Klar, die Barberstub darf keine Frau betreten, solange ein Kunde da ist! Schließlich werden hier Männergespräche geführt. Wir reden über alles. Über Politik, über Beziehungen, übers Saufen, Partys und so Zeug. Natürlich auch über Frauen, geteiltes Leid und so. Jeder hat dieselben Probleme daheim, da ist nicht immer Friede, Freude, Eierkuchen. Deswegen reden wir im Herrensalon ohne die Frauen darüber. Wir reden natürlich nicht nur schlecht über sie. Fest steht: hier darf ein Mann noch Mann sein! Für die Kerle ist das ein besonderes Feeling. Sie hocken hier drinnen, werden geschnitten, rasiert, und du merkst richtig, wie sie sich immer geiler finden.

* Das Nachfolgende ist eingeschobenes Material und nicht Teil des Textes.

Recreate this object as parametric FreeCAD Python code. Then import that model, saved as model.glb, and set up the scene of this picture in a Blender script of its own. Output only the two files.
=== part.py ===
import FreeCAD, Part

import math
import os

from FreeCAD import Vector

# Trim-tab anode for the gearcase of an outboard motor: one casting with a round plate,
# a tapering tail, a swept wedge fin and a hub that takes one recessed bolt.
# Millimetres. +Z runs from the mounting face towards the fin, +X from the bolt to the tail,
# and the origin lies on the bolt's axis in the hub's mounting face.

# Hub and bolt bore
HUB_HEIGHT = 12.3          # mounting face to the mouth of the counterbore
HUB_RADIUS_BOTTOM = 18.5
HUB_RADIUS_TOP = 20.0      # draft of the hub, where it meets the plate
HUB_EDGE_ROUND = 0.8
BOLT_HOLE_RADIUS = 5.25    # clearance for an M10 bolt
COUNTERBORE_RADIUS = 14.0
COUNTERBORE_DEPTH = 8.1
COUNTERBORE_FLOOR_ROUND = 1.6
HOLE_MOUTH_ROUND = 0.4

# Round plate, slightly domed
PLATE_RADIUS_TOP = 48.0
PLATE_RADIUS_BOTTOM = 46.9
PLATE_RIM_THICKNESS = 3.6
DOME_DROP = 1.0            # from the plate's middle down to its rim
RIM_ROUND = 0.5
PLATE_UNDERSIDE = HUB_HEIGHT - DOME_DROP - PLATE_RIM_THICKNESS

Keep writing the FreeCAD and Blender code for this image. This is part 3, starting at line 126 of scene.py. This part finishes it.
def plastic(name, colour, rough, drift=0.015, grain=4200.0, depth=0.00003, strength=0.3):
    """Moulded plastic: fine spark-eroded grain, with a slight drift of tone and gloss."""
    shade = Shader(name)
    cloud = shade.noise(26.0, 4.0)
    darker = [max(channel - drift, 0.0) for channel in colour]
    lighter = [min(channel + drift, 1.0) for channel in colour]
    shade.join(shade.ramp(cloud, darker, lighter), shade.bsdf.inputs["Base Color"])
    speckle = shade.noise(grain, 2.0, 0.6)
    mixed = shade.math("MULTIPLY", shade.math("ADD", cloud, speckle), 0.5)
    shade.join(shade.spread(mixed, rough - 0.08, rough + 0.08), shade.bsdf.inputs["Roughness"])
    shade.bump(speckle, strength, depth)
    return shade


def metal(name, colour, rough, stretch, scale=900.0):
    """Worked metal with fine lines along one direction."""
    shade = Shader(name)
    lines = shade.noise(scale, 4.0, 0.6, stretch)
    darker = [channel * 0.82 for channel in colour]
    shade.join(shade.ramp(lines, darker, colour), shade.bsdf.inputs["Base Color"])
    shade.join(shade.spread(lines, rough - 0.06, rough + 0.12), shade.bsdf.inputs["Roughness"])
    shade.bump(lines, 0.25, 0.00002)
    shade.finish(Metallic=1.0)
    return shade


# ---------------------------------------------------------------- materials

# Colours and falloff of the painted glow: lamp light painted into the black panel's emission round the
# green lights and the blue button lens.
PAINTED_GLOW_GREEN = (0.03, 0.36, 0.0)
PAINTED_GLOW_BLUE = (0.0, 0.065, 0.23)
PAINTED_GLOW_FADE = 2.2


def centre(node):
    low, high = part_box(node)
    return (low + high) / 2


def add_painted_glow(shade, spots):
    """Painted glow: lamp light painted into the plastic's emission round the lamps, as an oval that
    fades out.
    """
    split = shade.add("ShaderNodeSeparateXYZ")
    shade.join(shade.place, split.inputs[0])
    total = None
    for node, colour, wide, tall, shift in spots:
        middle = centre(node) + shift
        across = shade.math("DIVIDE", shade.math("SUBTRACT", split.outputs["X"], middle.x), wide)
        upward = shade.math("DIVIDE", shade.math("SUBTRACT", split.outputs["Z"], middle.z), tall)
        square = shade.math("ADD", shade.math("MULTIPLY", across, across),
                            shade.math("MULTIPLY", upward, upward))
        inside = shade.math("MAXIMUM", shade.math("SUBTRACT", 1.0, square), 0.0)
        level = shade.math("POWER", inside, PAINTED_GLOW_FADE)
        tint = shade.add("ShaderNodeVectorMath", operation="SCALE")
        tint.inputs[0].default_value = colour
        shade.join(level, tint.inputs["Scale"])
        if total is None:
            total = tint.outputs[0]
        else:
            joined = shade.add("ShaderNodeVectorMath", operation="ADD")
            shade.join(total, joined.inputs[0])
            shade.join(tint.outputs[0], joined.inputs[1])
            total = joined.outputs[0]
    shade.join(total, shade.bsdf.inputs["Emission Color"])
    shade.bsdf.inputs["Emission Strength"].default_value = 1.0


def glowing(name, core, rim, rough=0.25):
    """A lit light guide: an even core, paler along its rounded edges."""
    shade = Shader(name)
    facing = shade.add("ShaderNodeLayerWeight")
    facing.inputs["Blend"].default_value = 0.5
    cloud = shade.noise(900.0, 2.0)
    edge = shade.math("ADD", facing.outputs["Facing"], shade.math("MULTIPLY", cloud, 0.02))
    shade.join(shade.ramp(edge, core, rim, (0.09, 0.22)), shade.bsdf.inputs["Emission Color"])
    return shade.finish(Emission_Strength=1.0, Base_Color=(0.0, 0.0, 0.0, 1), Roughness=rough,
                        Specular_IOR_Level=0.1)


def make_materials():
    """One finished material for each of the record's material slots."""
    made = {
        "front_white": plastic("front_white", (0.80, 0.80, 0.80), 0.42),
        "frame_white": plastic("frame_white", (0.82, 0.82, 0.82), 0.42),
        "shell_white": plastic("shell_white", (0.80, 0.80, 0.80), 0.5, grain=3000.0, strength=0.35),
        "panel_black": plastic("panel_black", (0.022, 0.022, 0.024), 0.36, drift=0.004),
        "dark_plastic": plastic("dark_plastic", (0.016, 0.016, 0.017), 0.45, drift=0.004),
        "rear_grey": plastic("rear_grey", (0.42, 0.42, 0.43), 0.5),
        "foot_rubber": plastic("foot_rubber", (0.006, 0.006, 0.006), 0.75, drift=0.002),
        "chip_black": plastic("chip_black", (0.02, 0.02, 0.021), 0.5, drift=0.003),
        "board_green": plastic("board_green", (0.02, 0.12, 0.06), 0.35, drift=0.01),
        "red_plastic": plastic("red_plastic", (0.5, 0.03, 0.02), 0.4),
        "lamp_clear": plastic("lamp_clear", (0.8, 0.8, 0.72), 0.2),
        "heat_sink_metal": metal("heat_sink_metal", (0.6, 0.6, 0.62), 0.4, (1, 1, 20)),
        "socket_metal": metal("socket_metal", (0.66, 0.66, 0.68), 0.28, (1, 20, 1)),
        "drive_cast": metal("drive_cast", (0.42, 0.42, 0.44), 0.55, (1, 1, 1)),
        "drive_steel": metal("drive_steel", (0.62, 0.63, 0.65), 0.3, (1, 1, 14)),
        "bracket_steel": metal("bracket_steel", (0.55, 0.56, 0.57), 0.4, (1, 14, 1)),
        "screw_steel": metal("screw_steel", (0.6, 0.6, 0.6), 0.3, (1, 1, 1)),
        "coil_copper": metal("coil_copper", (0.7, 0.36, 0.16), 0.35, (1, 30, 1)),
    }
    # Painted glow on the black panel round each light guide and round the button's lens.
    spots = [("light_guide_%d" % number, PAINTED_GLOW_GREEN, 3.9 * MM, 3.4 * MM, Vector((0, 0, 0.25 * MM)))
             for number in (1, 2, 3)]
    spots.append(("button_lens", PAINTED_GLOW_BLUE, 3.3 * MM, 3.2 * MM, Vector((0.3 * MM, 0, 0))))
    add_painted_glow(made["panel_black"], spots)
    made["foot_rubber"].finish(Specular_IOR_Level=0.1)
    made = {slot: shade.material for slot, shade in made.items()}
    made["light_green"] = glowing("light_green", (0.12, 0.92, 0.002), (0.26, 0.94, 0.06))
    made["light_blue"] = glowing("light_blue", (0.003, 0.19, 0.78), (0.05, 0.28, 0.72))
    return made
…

Für sie ist der Blick in den Spiegel ein Kick.
Wie läuft ein Besuch in der Barberstub ab?
Also mit Schnitt und Rasur ist man so eine Stunde bei uns. Es läuft Rock ’n’ Roll, und der Kunde kriegt erst mal ein Bier oder ein Glas Whisky in die Hand. Das ist in so einem Gesamtpaket mit drin. Trinken können die Kunden dann, so viel sie wollen. Gut, wären wir in der Stadt, dann müssten wir das sicher anders regeln. Dort fährt man ja Bahn oder Bus, und dann könnten die in einer Stunde sicher mehrere Bier wegpressen. Für die Männer ist das hier die totale Entspannung. Die finden es gut, dass es so was gibt.
Was sind das für Männer, die zu Ihnen kommen?
Das sind Gleichgesinnte. Die bringen Zeit mit und wollen abspannen. Zwischen dem elfjährigen Buben und 80-jährigen Greis ist alles dabei. Aber die meisten sind so um die 25 Jahre alt. Die Männer kommen von überall her. Ein Kunde ist Bundeswehrsoldat und beim Eurokorps in Straßburg stationiert und fährt öfters hierher. Andere kommen aus Freiburg, aus Baden-Baden und Karlsruhe. Aber es kommen auch Leute aus dem Ort, aus allen Ecken der Gesellschaft. Der Bürgermeister besucht mich, aber auch Landwirte kommen. Und Leute, von denen ich nie dachte, dass sie sich so was gönnen und leisten wollen. Ein Punk zum Beispiel, der kommt manchmal ganz versoffen her und genießt das Umfeld einfach. Und dann erfährt man nebenbei, dass der Punk ein Haus hat, das er gerade abbezahlt. Ein netter Typ.
Was ist gerade modisch angesagt?
Die Schnitte, die hier gefragt sind, sind Rockabilly, also aus den 50er Jahren. Die meisten wollen den Scumbag Boogie – eine Tolle mit rasiertem Scheitel. Es wird wieder kräftig Pomade benutzt, schmieriges Fett, das man sich in die Haare streift, damit es glänzt.